### TASK BRIEF
Scan the data below. Pull out each line where "from" occurs.

--- START OF RAW DATA ---

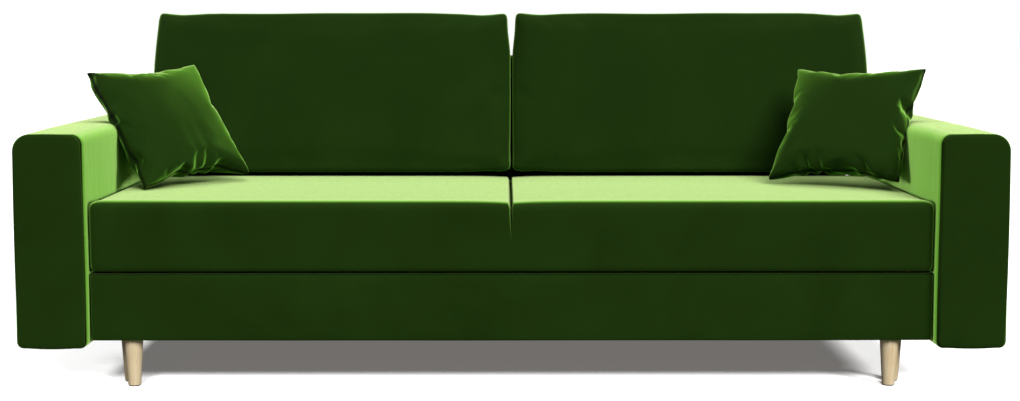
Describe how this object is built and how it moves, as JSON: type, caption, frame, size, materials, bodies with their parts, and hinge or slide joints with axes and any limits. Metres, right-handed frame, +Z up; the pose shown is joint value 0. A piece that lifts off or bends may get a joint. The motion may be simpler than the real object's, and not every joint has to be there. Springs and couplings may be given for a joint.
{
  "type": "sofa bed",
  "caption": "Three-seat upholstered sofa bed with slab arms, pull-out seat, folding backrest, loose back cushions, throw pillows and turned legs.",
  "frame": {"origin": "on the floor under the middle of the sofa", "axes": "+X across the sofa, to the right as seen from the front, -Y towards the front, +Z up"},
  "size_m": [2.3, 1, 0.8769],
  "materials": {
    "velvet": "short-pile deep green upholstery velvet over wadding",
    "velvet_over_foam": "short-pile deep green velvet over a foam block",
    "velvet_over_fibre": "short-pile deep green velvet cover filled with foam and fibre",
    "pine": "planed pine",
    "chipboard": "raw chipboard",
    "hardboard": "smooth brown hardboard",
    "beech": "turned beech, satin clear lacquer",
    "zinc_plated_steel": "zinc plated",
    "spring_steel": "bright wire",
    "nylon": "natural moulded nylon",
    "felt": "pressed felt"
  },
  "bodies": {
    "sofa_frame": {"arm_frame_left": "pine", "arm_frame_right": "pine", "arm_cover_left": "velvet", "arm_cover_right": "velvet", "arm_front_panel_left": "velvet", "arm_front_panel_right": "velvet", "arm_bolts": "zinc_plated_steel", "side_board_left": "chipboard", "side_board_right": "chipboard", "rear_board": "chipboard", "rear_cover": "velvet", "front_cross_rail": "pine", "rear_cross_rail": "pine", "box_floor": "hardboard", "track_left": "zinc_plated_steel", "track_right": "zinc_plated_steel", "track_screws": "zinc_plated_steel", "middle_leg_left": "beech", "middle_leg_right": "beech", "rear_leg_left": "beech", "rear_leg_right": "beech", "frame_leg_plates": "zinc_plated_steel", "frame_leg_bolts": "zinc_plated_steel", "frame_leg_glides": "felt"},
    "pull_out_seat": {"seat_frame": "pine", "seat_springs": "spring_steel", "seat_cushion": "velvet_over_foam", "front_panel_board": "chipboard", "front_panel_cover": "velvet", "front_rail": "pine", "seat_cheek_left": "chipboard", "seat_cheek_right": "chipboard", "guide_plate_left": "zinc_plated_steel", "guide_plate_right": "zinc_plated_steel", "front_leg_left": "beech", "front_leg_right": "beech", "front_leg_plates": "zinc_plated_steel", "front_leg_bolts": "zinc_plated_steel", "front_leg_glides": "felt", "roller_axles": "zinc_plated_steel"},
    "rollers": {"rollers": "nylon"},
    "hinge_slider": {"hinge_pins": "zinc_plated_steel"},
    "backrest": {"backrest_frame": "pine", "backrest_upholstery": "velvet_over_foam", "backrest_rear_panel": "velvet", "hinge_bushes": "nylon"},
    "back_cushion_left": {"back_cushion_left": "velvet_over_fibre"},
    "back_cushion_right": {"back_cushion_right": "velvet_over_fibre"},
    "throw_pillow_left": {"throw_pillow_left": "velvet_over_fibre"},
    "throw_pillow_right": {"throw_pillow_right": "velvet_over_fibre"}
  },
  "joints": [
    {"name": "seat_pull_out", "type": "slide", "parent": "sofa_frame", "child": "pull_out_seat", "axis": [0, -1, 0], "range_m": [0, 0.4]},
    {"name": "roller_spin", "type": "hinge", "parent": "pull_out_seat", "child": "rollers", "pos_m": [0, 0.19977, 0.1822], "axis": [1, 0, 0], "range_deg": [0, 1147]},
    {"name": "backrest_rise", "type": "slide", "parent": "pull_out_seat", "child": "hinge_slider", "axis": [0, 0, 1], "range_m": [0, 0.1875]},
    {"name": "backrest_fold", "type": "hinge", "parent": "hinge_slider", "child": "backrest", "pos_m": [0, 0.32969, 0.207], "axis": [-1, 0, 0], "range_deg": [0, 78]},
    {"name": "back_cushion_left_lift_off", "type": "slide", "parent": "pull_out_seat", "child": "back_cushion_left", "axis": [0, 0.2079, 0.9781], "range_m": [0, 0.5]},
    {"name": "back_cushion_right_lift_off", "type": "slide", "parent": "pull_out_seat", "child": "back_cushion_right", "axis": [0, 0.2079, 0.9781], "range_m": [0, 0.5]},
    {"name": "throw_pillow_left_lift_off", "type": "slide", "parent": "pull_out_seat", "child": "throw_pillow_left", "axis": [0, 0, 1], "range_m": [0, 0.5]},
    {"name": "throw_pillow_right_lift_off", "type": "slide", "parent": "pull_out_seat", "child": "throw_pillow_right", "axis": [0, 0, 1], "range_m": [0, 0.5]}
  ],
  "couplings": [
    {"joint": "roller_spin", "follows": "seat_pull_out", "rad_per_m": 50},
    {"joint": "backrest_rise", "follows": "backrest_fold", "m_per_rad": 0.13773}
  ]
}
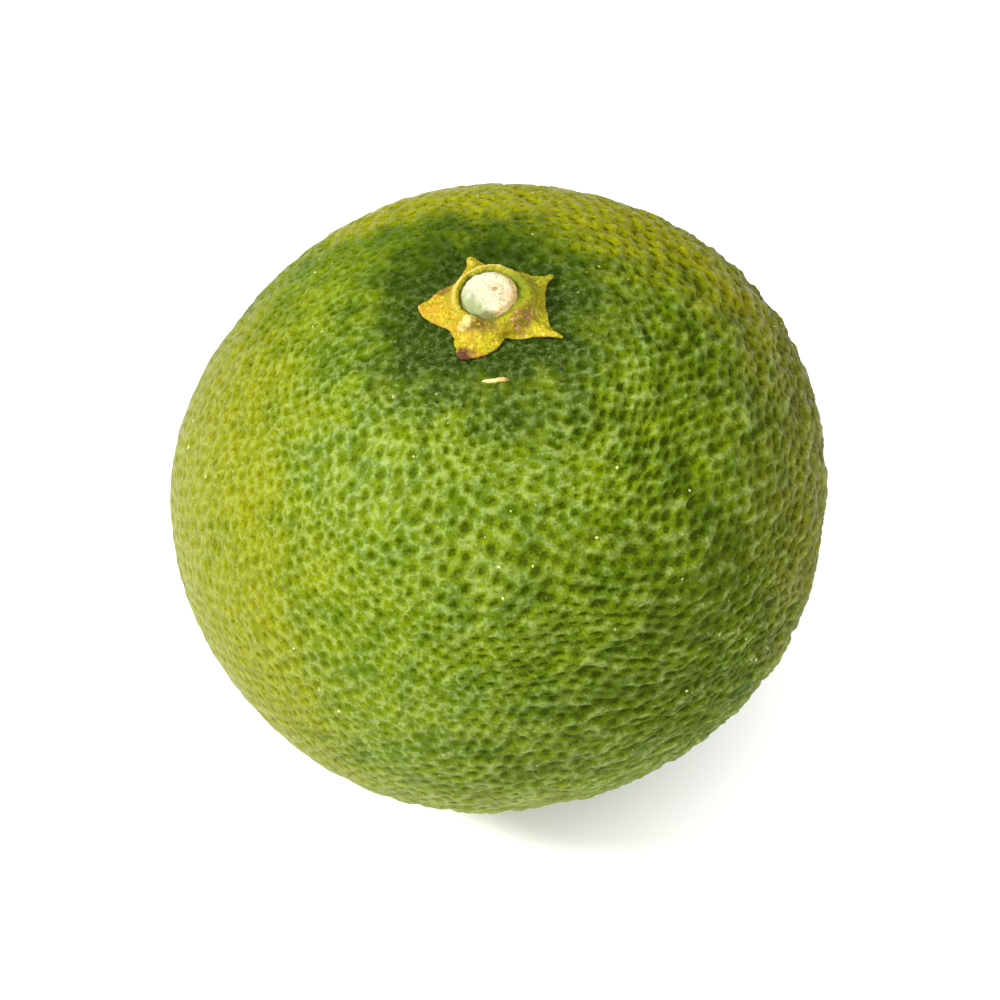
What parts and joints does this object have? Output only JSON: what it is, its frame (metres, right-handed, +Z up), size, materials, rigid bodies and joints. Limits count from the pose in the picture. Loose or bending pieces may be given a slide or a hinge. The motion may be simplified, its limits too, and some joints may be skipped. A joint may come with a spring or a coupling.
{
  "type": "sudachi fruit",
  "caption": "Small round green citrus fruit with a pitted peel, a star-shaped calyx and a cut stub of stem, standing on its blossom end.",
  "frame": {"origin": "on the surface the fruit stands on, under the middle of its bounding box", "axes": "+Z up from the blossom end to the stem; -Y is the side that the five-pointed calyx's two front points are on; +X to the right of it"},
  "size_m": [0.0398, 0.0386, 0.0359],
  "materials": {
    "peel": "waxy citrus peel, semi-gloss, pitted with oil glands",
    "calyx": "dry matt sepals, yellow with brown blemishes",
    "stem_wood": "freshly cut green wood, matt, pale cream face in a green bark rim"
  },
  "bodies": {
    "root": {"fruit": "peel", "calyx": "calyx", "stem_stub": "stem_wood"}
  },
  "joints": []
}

--- END OF RAW DATA ---

### EXERCISE ANSWER
  "frame": {"origin": "on the floor under the middle of the sofa", "axes": "+X across the sofa, to the right as seen from the front, -Y towards the front, +Z up"},
What parts and joints does this object have? Output only JSON: what it is, its frame (metres, right-handed, +Z up), size, materials, rigid bodies and joints. Limits count from the pose in the picture. Loose or bending pieces may be given a slide or a hinge. The motion may be simplified, its limits too, and some joints may be skipped. A joint may come with a spring or a coupling.
  "frame": {"origin": "on the surface the fruit stands on, under the middle of its bounding box", "axes": "+Z up from the blossom end to the stem; -Y is the side that the five-pointed calyx's two front points are on; +X to the right of it"},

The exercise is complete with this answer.